▶ [WHAT NEEDS TO BE DONE]:
Copy every line that mentions the word "points".

▶ [PROVIDED RECORDS]:
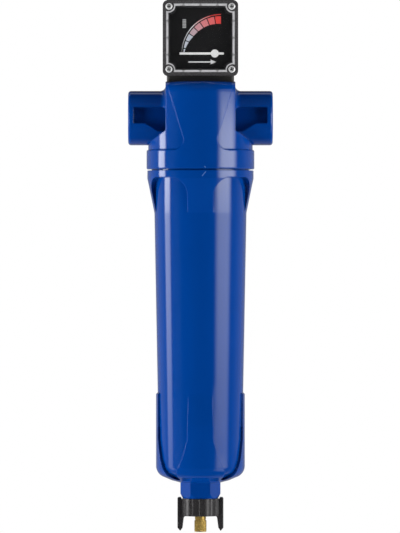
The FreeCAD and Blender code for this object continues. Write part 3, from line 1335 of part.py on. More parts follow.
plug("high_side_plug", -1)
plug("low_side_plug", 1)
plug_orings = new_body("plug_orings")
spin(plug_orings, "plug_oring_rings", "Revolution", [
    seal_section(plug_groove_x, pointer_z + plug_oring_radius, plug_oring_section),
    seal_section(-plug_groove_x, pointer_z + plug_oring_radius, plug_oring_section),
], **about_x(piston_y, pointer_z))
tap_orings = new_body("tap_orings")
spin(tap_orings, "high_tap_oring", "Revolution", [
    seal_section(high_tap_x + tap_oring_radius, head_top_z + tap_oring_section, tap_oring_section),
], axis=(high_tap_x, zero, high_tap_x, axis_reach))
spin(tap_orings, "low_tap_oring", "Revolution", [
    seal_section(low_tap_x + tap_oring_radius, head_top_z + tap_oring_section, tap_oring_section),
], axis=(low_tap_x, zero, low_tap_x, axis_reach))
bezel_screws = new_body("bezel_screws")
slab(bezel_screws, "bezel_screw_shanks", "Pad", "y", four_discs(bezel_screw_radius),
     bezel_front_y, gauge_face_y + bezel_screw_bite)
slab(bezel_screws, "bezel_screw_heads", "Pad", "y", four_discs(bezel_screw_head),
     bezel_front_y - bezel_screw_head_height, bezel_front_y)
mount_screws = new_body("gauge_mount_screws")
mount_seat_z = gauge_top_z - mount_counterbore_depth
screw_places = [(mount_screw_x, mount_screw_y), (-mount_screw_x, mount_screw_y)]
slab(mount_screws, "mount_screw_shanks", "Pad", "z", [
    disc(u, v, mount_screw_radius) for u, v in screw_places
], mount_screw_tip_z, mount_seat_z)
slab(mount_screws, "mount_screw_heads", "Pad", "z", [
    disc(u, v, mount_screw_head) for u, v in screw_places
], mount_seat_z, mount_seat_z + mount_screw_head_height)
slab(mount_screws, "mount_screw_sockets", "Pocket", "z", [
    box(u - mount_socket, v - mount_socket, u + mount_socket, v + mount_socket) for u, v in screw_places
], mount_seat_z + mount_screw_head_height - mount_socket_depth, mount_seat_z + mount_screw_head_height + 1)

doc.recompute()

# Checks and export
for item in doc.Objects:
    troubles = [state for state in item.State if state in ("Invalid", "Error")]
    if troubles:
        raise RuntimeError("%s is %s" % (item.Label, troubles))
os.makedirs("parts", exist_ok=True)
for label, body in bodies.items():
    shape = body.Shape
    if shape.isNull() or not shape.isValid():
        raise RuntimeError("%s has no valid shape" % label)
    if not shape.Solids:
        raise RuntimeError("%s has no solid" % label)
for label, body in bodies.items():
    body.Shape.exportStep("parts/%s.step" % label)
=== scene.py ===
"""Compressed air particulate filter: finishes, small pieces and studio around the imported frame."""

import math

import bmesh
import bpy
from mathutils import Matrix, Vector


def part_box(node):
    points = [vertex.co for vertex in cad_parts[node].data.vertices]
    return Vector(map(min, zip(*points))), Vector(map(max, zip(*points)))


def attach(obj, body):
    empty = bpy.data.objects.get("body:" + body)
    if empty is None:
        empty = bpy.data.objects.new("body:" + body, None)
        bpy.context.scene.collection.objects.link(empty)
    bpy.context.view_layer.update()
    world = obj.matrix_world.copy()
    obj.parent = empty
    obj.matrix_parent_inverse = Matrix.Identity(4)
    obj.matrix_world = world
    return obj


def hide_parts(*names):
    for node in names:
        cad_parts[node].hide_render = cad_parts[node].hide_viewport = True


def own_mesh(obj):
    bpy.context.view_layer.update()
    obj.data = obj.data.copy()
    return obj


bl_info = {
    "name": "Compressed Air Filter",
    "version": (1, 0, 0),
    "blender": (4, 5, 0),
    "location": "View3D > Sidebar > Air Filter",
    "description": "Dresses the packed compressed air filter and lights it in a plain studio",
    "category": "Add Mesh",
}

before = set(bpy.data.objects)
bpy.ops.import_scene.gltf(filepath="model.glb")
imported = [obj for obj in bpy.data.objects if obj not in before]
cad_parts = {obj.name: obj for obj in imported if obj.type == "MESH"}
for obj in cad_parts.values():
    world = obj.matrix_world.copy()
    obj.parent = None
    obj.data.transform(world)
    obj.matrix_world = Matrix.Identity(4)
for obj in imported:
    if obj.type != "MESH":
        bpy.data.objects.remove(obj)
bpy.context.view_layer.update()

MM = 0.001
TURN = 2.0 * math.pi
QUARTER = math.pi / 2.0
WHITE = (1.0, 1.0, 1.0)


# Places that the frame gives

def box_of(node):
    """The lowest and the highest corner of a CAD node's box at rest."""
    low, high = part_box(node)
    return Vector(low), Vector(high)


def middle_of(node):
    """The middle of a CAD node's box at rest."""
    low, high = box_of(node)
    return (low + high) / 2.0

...

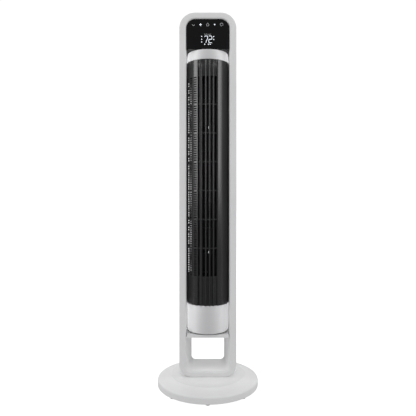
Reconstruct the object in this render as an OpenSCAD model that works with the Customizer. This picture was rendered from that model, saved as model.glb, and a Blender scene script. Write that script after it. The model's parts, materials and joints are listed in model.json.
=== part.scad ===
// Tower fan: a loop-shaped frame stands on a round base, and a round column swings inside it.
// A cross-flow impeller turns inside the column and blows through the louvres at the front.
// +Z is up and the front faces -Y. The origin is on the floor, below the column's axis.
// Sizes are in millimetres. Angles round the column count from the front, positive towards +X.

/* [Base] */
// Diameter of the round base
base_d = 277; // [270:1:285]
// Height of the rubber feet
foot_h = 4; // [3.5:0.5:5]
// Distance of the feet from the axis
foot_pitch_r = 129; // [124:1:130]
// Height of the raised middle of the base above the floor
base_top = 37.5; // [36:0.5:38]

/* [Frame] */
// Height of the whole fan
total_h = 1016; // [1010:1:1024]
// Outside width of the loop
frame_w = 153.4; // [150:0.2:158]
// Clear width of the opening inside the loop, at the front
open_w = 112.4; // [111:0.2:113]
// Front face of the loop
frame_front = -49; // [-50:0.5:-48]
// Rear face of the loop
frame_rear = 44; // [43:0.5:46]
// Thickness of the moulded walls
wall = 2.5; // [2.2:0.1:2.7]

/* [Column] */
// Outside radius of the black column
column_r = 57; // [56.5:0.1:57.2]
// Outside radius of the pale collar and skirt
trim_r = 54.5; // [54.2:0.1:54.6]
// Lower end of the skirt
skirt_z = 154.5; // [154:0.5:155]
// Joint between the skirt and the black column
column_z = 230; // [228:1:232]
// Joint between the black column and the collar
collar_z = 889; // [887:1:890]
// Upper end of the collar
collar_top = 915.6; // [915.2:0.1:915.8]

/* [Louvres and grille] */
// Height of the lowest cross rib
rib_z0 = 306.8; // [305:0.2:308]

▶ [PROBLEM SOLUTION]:
    points = [vertex.co for vertex in cad_parts[node].data.vertices]
    return Vector(map(min, zip(*points))), Vector(map(max, zip(*points)))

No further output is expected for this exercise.